Some Democrats complained about Klain’s frequent conversations with Congressional Progressive Caucus Chairwoman Pramila Jayapal (D-Wash.), saying they felt that allowed her to influence the White House strategy in a way that has been harmful to the party. White House officials dispute that notion, and Klain said he pushed clearly for an immediate infrastructure vote during a conversation with Jayapal, in which she warned the votes would not be there.

One frustrated Democratic member of Congress, speaking on the condition of anonymity to talk more freely, accused Klain of creating “a monster” by empowering Jayapal, using an expletive to underscore the point.

A “monster”? What is so monstrous about trying to fight for and pass the president’s agenda? That’s basically the job description for the White House chief of staff.

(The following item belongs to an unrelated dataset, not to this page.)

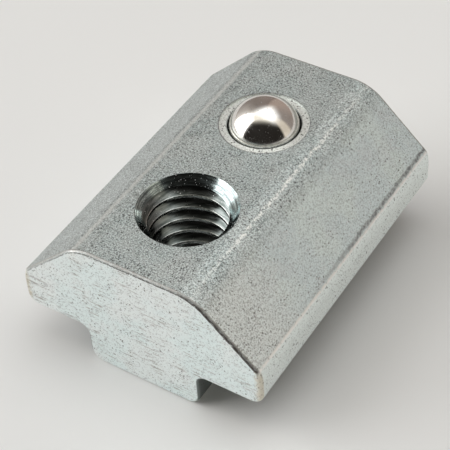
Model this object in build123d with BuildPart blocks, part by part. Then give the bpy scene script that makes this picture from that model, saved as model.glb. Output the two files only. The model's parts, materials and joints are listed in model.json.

What’s emerging is that centrists believe that if they say it loud enough and in unison, they can create smoke where there’s no fire. But let’s be clear: The problem with Biden’s first year in office is not that he or his chief of staff or the Democratic Party are too far left. It’s that he’s been hamstrung by the forces who want to push the party right in the face of a storm of circumstances that would have flummoxed any administration, from Afghanistan to delta and omicron to a supply-driven inflationary cycle.

What would help the administration right now? Helping the American people, of course. That means solving fundamental problems in their lives, whether access to health care, paid leave, childcare or, perhaps more urgently, the right to vote. That’s been his agenda—and incidentally, the stated agenda of the Democratic Party—all along.